To define the steady state, it is recommended to define S.M.A.R.T. goals:

  • Specific: the steady state should clearly and explicitly state what it measures (e.g., measure availability by testing whether a request can be sent to the backend server).

  • Measurable: the steady state (respectively the metric) should be something that can be calculated easily (e.g., “the latency of the service should be less than 100ms”, not “the service should respond quickly”).

  • Achievable: you should be able to fulfill the steady state (e.g., if a service has an SLO of 95 percent, you cannot promise 100 percent).

  • Realistic: your steady state definition should correspond to the user experience (e.g., an appropriate metric for a web server is response time, not CPU activity).

  • Time-related: the steady state (respectively the metric) should cover a timeframe that is suitable for when your users operate your system (e.g., if your users only use your system between 9 AM to 5 PM, a 24-hour steady state will be counterproductive).

In particular, the "R" of the S.M.A.R.T goals is important here. This refers to the user experience. A CPU or memory metric, for example, fulfills almost all the requirements above, but it still says nothing about whether the user is restricted in using the application. A high CPU consumption, on the other hand, can lead to upscaling with the help of an automatic scaling mechanism, which is perfectly fine and correct.

From a technical point of view, the response time when interacting directly with the customer is more interesting. If the response time is poor, a lot of users will not use the service anymore and the revenue goes down.

Netflix goes one step further and uses business metrics to measure steady state. One good example is the number of clicks on the play button. Netflix recognizes whether everything is okay with the system based on the comparison with the historical data.

Failure Metrics

Once you have completed the above step and are in a position to recognize whether your system is in a healthy state or not, based on the defined metrics, you can move on with the next step. Take the findings from these metrics to a higher level to assess how resilient your system is.

One possible way is to look at failure rates, and in particular Mean Time Between Failures (MTBF). This is the sum of Mean Time to Detection (MTTD), Mean Time to Repair (MTTR) and Mean Time to Failure (MTTF).

It is also important to mention here that people used to try to optimize the MTBF, i.e. avoiding outages, by using expensive high availability clusters or special appliances to make the monolithic system as highly available as possible. Today, the services are getting smaller and the number larger and thus complex distributed systems are created, where failures occur frequently. The goal here is to reduce the MTTR so that a faulty service is detected quickly and repaired in a very short time or the service can even heal itself if necessary. So in the end with the help of Chaos Engineering you are able to effectively reduce the MTTR and thus the availability and resilience of your services.

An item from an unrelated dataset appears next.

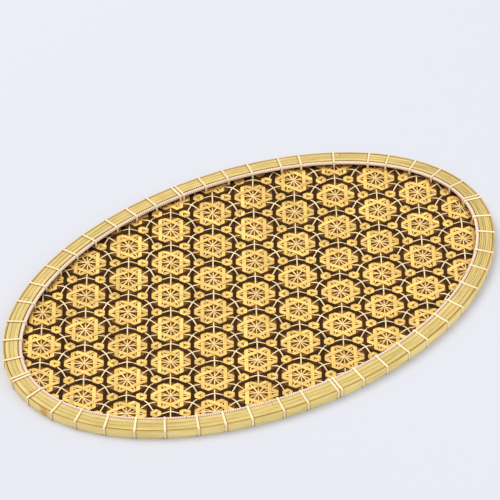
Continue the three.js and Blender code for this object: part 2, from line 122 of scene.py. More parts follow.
# Outer hoop and cover strips: notches for the wraps, painted shadow and grime on one side of each wrap,
# stains on the skin, and unevenness
NOTCH_HEIGHT = 1.15 * MM
NOTCH_HALF = 1.9 * MM
NOTCH_EDGE = 0.5 * MM
SHADOW_AND_DIRT_PLACE = 1.3 * MM
SHADOW_AND_DIRT_WIDTH = 0.45 * MM
HOOP_STAIN = 0.5265
COVER_STAIN = 0.509
STAIN_REACH = 7 * MM
RIPPLE = 0.05 * MM
RIPPLE_UP = 0.035 * MM

# Floor: where it ends under the rim, where it is pressed down and the share of height left there, and
# where the painted shade under the cane ends
FLOOR_INSET = 9.5 * MM
SHORTEST_STRIP = 6 * MM
SHORTEST_MAT = 8 * MM
PRESS_START = 14 * MM
PRESS_WIDTH = 9 * MM
PRESSED = 0.6
SHADE_START = 15 * MM
SHADE_WIDTH = 4.5 * MM
WANDER_LENGTH = 90 * MM
LATTICE = range(-16, 17)

# Weave, as shares of the pitch: from a flower's middle to the strips of its ring, to where its floor
# and mat change colour, in painted light and shade, and the width of that change
RING = 0.2231
FLOWER_REACH = 0.3
MAT_REACH = 0.2
REACH_WIDTH = 0.08

# Heights of the strips and their crossings over the bowl of the floor, and how long they stay level
PALE_MIDDLE = 4.45 * MM
FLOWER_RISE = 0.28 * MM
CROSS_HALF = 0.2 * MM
VERTEX_LOW = 4.82 * MM
VERTEX_HIGH = 5.28 * MM
DARK_MIDDLE = 5.08 * MM
UNDER_RING = 4.16 * MM
OVER_RING = 5.12 * MM
UNDER_TIP = 3.9 * MM
MAT_MIDDLE = 3.46 * MM
MAT_THICKNESS = 0.17 * MM
MAT_WAVE = 0.09 * MM
PALE_REST = 2.4 * MM
DARK_REST = 2.6 * MM

# Families of strips, and how far inside the rim a row must reach to get a dark strip
FAMILIES = ("long", "left", "right")
DARK_INNER = 15.3 * MM
DARK_MARGIN = 4 * MM

# Kinds of strip: thickness, step in length, wander, how far off it is laid, and how its width varies.
# The bevel of its edges is a share of its width
STRIP_BEVEL = 0.11
StripKind = namedtuple("StripKind", "thickness step wander scatter vary")
PALE = StripKind(0.36 * MM, 1.5 * MM, 0.06 * MM, 0.12 * MM, 0.04)
DARK = StripKind(0.42 * MM, 1.4 * MM, 0.05 * MM, 0, 0)
ROW = StripKind(0.24 * MM, 1.3 * MM, 0.12 * MM, 0.2 * MM, 0.1)
ARCH = StripKind(0.24 * MM, 1.2 * MM, 0.12 * MM, 0.2 * MM, 0.1)

# Share of skin at each point of a section: 1 on the skin, 0 on the cut edges
STRIP_SKIN = (0, 0, 1, 1, 0, 0, 1, 1)
COVER_SKIN = (0, 0, 0, 0, 0, 0, 0, 0.6, 1, 1, 0.6, 0)
MAT_TOP = (0, 1, 1, 1, 1, 0, 0, 0)
HOOP_SKIN = (1, 1, 1, 0, 0, 0, 0, 0, 0, 0, 0.35, 1)

# Tints that a base colour is multiplied by
WHITE = (1, 1, 1, 1)
CUT_EDGE = (0.56, 0.45, 0.25, 1)
COVER_EDGE = (0.72, 0.58, 0.36, 1)
# Cut edges of the pale strips: their own browner colour, with painted shade where the strips overlap
STRIP_EDGE_AND_SHADE = (0.76, 0.58, 0.36, 1)
# Painted shade in the valleys between the ribs of the cane
PAINTED_RIB_SHADE = (0.62, 0.46, 0.31, 1)
# Painted shade on the floor strips and mat just inside the rim, under the cane
CANE_SHADE = (0.52, 0.4, 0.28, 1)
SKIN_STREAKS = ((0.78, 0.88, 0.55, 1), (1.0, 0.92, 0.84, 1))
GROOVE = (0.48, 0.43, 0.27, 1)
# Painted shadow of each wrap, with grime, on one side of it
SHADOW_AND_DIRT = (0.55, 0.4, 0.25, 1)
STAIN = (0.8, 0.5, 0.24, 1)
# Painted shade on strips that lie deep in the weave
DEEP_SHADE = (0.22, 0.12, 0.05, 1)

# More grooves where the cover is worn, the depth of relief, and the heights below which painted shade darkens
# the strips deep in the weave
WORN_GROOVES = 0.08
RELIEF = 0.2 * MM
PALE_DEEP = 3.7 * MM
THIN_DEEP = 3.85 * MM
DEEP_REACH = 0.6 * MM

# Stage: half the side of the floor and its two tones, the soft sky, and place, size, power and tint
# of each light
FLOOR_HALF = 6.0
FLOOR_TONES = ("cfd1d9", "d1d3db")
SKY = ("f6f8fc", 0.8)
LIGHTS = (
    ("Key", (-0.9, 2.4, 4.0), 3.2, 140, "fffaf4"),
    ("Fill", (0.9, -1.4, 1.4), 1.8, 11, "fbfaf8"),
)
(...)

It is important that the term "Failure" is not misunderstood. The above definition of steady states specifies at which limit values of a metric an error exists. For example, this can also be a response time of greater than 200ms of a critical service. For this case the SRE terms SLIs (Service Level Indicator) and SLOs (Service Level Objective) are often used, which helps to connect metrics (SLI) to a service level SLO that represents quality of service in a given time window. We will dive deeper into that trending topic in another blog post.

Improve the resilience of your system

Ideally, you are now in a position to tell at any time whether the system is functional or not from the user's point of view on the basis of the above-mentioned metrics. Even if this is not yet possible in a fully automated way, this is a good starting point for doing chaos and resilience engineering to see to what extent the system can handle anomalies and how long it takes until the system is healthy again.

We at steadybit want to go one step further. Our vision is that in the future steadybit will not only help to proactively test the resilience of the systems with the help of experiments, but it will almost evaluate the resilience automatically and proactively identify the areas in the system that still have weaknesses.